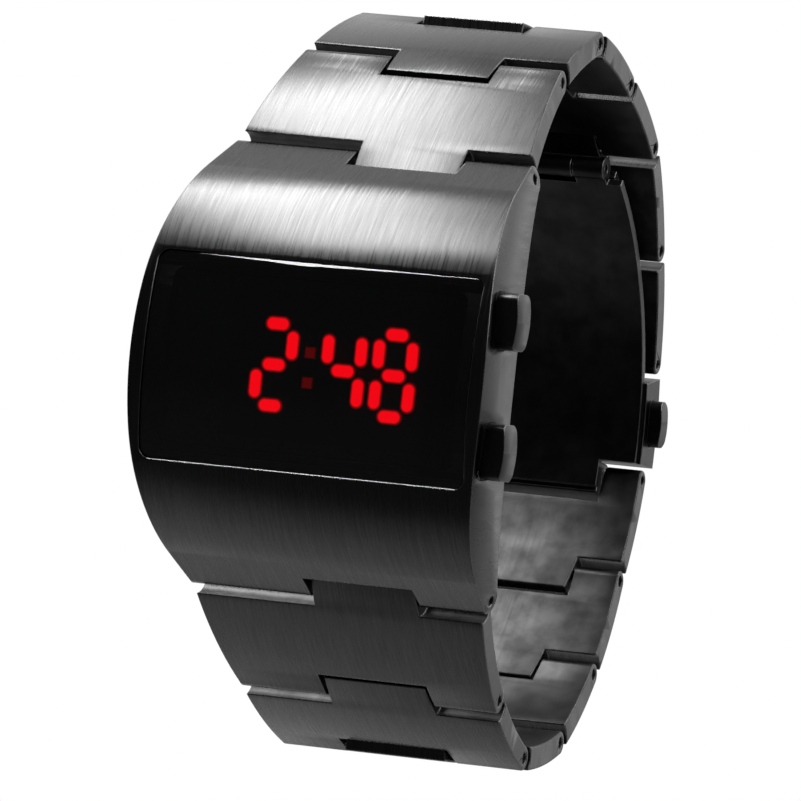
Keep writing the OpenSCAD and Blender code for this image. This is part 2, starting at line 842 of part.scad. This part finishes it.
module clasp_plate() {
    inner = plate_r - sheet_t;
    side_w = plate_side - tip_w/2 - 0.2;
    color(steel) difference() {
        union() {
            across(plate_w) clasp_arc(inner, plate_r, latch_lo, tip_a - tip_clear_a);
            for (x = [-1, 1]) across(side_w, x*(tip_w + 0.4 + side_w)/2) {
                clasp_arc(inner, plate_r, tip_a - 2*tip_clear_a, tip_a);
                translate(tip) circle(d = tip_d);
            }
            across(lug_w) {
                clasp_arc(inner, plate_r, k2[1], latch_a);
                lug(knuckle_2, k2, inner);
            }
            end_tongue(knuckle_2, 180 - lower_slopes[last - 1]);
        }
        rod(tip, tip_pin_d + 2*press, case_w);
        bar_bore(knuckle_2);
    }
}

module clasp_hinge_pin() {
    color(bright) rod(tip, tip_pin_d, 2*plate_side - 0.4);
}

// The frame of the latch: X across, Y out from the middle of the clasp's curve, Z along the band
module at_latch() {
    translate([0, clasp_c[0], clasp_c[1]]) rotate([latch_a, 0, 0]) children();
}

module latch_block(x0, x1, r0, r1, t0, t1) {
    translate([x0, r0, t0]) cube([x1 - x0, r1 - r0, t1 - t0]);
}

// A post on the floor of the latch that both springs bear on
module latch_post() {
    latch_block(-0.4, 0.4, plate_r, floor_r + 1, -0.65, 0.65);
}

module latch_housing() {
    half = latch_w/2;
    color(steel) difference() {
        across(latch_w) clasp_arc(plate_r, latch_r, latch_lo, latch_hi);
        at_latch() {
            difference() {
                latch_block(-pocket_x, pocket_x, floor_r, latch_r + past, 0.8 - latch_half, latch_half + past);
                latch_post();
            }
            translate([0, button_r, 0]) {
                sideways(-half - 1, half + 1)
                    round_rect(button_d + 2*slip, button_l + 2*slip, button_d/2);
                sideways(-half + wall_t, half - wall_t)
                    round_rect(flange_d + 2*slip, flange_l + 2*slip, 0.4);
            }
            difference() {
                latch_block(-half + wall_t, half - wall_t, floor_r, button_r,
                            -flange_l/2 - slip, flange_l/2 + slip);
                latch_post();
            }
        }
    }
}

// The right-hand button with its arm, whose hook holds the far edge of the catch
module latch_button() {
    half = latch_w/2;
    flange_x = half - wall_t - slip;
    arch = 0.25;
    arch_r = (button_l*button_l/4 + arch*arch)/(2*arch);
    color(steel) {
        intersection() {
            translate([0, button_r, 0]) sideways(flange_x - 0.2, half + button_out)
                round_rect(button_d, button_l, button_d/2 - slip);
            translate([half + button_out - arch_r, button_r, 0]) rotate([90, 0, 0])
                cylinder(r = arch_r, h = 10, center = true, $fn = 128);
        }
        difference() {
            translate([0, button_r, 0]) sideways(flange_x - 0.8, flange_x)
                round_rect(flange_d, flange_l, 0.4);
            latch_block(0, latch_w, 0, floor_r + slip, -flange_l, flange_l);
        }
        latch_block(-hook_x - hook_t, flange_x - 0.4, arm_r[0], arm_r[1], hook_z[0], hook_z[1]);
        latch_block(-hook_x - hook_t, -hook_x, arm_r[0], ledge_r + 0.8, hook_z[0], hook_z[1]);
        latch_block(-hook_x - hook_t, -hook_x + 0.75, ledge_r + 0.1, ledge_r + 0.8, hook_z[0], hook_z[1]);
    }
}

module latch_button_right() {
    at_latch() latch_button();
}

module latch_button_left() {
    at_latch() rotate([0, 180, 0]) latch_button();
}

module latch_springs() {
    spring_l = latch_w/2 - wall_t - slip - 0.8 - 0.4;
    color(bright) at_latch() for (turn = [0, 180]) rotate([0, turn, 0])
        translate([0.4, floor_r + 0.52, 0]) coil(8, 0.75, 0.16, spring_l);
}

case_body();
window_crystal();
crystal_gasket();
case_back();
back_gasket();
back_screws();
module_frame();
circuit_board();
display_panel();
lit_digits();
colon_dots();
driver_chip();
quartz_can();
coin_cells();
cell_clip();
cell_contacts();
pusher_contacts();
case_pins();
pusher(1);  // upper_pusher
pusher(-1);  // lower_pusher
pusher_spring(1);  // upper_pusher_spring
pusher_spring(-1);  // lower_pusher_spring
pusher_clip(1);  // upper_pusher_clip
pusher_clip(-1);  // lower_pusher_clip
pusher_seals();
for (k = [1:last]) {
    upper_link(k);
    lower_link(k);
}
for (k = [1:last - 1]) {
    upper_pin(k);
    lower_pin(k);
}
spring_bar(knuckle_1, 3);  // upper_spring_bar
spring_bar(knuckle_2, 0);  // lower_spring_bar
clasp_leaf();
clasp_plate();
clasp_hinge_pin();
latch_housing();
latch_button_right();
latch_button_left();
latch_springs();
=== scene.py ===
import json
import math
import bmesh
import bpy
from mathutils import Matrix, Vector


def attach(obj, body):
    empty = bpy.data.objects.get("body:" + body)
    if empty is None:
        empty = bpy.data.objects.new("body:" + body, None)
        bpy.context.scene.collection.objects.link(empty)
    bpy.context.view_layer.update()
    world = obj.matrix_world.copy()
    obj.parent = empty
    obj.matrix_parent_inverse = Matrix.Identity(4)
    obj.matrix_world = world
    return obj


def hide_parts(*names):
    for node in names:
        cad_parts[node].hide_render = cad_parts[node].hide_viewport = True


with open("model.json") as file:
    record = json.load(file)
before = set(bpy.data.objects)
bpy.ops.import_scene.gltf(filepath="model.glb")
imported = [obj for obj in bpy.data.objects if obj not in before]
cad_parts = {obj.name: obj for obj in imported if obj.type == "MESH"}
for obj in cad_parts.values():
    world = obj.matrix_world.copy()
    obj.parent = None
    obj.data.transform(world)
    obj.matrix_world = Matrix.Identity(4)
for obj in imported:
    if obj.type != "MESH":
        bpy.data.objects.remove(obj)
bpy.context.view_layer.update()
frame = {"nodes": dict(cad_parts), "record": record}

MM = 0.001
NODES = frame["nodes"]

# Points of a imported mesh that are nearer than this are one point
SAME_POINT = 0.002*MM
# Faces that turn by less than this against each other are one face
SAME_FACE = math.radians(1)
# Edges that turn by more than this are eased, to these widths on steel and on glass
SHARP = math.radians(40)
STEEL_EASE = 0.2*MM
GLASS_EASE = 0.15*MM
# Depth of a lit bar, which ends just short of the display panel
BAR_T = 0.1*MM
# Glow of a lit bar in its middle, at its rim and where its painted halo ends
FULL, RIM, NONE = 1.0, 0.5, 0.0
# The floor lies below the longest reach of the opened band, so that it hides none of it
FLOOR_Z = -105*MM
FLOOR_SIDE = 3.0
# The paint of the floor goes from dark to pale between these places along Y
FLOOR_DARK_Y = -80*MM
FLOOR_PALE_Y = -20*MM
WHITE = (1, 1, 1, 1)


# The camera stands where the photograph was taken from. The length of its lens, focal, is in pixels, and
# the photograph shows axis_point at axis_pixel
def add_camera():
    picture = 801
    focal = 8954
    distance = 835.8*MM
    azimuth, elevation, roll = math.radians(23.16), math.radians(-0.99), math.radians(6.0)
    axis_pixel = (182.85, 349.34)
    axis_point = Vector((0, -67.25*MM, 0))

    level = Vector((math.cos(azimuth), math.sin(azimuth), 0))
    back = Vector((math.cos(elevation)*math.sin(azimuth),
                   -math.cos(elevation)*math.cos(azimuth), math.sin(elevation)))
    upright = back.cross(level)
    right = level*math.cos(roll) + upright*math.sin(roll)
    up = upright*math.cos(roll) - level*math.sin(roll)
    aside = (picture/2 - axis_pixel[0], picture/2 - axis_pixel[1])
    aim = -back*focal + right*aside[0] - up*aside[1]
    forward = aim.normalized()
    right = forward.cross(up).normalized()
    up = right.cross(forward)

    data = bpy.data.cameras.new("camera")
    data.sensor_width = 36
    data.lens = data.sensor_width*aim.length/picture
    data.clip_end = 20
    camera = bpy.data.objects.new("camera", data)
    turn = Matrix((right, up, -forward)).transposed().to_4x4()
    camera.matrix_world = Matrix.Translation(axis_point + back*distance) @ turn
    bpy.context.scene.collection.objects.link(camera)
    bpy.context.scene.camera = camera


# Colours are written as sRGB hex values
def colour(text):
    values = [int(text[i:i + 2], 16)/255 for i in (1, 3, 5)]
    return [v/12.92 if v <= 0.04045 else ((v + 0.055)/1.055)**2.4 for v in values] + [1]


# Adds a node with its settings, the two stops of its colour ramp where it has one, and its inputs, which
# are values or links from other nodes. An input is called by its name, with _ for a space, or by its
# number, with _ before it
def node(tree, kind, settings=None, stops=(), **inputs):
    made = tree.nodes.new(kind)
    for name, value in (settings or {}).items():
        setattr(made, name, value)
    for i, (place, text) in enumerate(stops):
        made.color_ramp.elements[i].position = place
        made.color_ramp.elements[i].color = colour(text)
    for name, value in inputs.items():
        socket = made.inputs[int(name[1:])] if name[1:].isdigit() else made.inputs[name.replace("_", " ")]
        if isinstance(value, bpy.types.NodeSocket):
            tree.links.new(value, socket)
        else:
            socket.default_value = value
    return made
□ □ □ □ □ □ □
▶ TASK OBJECTIVE
Can you repeat, word for word, every line above from the one containing "record = json.load(file)" down to the one containing "axis_point = Vector((0, -67.25*MM, 0))", including both?

▶ WRITTEN RESPONSE
    record = json.load(file)
before = set(bpy.data.objects)
bpy.ops.import_scene.gltf(filepath="model.glb")
imported = [obj for obj in bpy.data.objects if obj not in before]
cad_parts = {obj.name: obj for obj in imported if obj.type == "MESH"}
for obj in cad_parts.values():
    world = obj.matrix_world.copy()
    obj.parent = None
    obj.data.transform(world)
    obj.matrix_world = Matrix.Identity(4)
for obj in imported:
    if obj.type != "MESH":
        bpy.data.objects.remove(obj)
bpy.context.view_layer.update()
frame = {"nodes": dict(cad_parts), "record": record}

MM = 0.001
NODES = frame["nodes"]

# Points of a imported mesh that are nearer than this are one point
SAME_POINT = 0.002*MM
# Faces that turn by less than this against each other are one face
SAME_FACE = math.radians(1)
# Edges that turn by more than this are eased, to these widths on steel and on glass
SHARP = math.radians(40)
STEEL_EASE = 0.2*MM
GLASS_EASE = 0.15*MM
# Depth of a lit bar, which ends just short of the display panel
BAR_T = 0.1*MM
# Glow of a lit bar in its middle, at its rim and where its painted halo ends
FULL, RIM, NONE = 1.0, 0.5, 0.0
# The floor lies below the longest reach of the opened band, so that it hides none of it
FLOOR_Z = -105*MM
FLOOR_SIDE = 3.0
# The paint of the floor goes from dark to pale between these places along Y
FLOOR_DARK_Y = -80*MM
FLOOR_PALE_Y = -20*MM
WHITE = (1, 1, 1, 1)


# The camera stands where the photograph was taken from. The length of its lens, focal, is in pixels, and
# the photograph shows axis_point at axis_pixel
def add_camera():
    picture = 801
    focal = 8954
    distance = 835.8*MM
    azimuth, elevation, roll = math.radians(23.16), math.radians(-0.99), math.radians(6.0)
    axis_pixel = (182.85, 349.34)
    axis_point = Vector((0, -67.25*MM, 0))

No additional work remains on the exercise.